In the meantime, partners will also have to compete with direct sales people from the vendors themselves, although Mollat-Medeiros said direct sales teams will only focus on the larger Fortune 500 accounts, which shouldn't conflict with VARs. The total solution will be available June 15.

Cisco and Nokia offer mobile unified communications

Also at Interop, Cisco tried hard to get its voice heard above the din by posting an update of its partnership with Nokia to offer combined mobile unified communications. That partnership was announced last year. This week, the companies said they have signed 100 customers and have another 600 in trial. Major accounts include the city of Biel, Switzerland; Maastrich, The Netherlands; and major U.S. universities such as the University of Arizona.

Arranging partnering relationships with the alliance has not been impossible. More than 95 resellers have received dual certification from Cisco and Nokia, according to the companies. Cisco and Nokia's Mobile Business Solution extends Cisco's IP phone capabilities to Nokia's smart phones using Cisco's Unified Wireless Networks. Cisco and Nokia have a strong market lead in mobile unified communications.

Riordan Maynard, CEO of Touchbase, an Atlanta-based partner of Cisco and Nokia, said the offering suits clients that are "increasingly becoming distributed," and it enables the mobile device to be a "cohesive part of the corporate network."

But partners have more problems than figuring out vendor deals. There is still a long way to go in terms of convincing CIOs that unified communications is a necessary investment.

In the final session of the Interop UC conference track, Don Van Doren, principal of UniComm Consulting, gave tips on how to convince IT buyers to drink the UC Kool-Aid.

Most importantly, partners should approach the market from the perspective of showing the return on investment for improving business processes rather than increased employee productivity, he said.

The goal is to show IT buyers their communications bottlenecks and how the resolution could improve overall business processes, saving money.
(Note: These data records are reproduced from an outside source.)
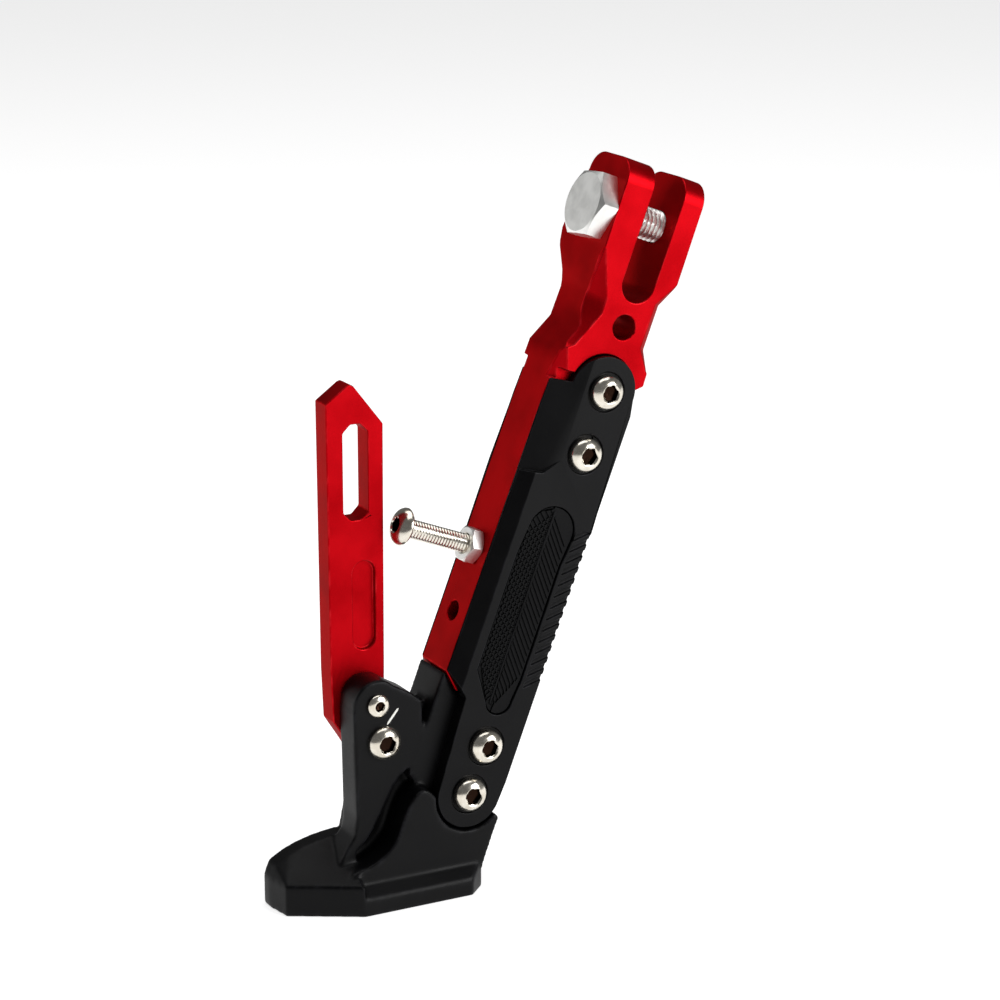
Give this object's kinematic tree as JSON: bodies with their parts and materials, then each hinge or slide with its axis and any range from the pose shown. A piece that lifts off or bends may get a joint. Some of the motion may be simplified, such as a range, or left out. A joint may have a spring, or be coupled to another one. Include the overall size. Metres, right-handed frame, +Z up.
{
  "type": "motorcycle side stand",
  "caption": "Side stand with a forked pivot head, a leg clamped between two covers, a wide flat foot, an upright slotted lever plate and a spring post.",
  "frame": {"origin": "centre of the pivot, on the bolt axis, midway across the clevis gap", "axes": "+Z up with the sole flat on level ground; the leg leans 21.2 degrees towards +X, the side of the motorcycle; -Y is the front face, the way the stand folds; the pivot axis lies in the XZ plane, square to the leg"},
  "size_m": [0.1419, 0.035, 0.2184],
  "materials": {
    "red_anodised": "satin red anodised",
    "black_anodised": "matte black anodised",
    "black_insert": "moulded, fine diagonal texture",
    "zinc_steel": "bright zinc plated",
    "screw_steel": "bright nickel plated"
  },
  "bodies": {
    "pivot": {"pivot_bolt": "zinc_steel"},
    "leg": {"upper_arm": "red_anodised", "front_cover": "black_anodised", "back_cover": "black_anodised", "front_grip_insert": "black_insert", "back_grip_insert": "black_insert", "foot": "black_anodised", "lever_plate": "red_anodised", "spring_post": "screw_steel", "spring_post_nut": "zinc_steel", "front_arm_screws": "screw_steel", "front_foot_screws": "screw_steel", "back_arm_screws": "screw_steel", "back_foot_screws": "screw_steel", "lever_screw": "screw_steel", "lever_locating_screw": "screw_steel"}
  },
  "joints": [
    {"name": "leg_fold", "type": "hinge", "parent": "pivot", "child": "leg", "pos_m": [0, 0, 0], "axis": [-0.9323, 0, 0.3616], "range_deg": [0, 95]}
  ]
}
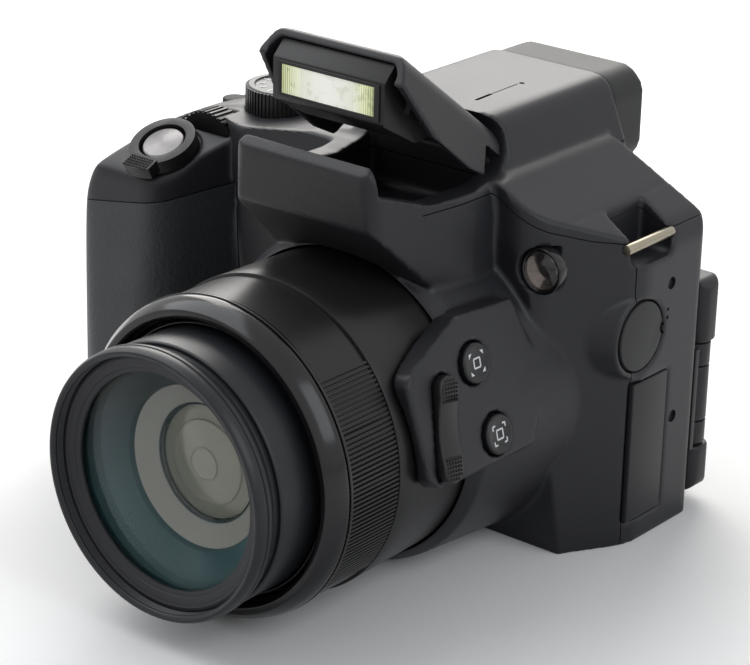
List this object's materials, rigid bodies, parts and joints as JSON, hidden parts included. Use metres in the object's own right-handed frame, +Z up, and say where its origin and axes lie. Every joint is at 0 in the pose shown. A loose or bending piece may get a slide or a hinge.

He pointed to delays in getting approval for decisions, waiting for resources to be delivered and collaboration among employees -- all of which can be solved with applications like presence awareness, instant conferencing and chat.

"In many cases with customer satisfaction or in a sales environment, it can make all the difference in the world," he said.

Van Doren also stressed that UC is in its infancy and will evolve in the coming years as an ecosystem of developers produce applications that will change business.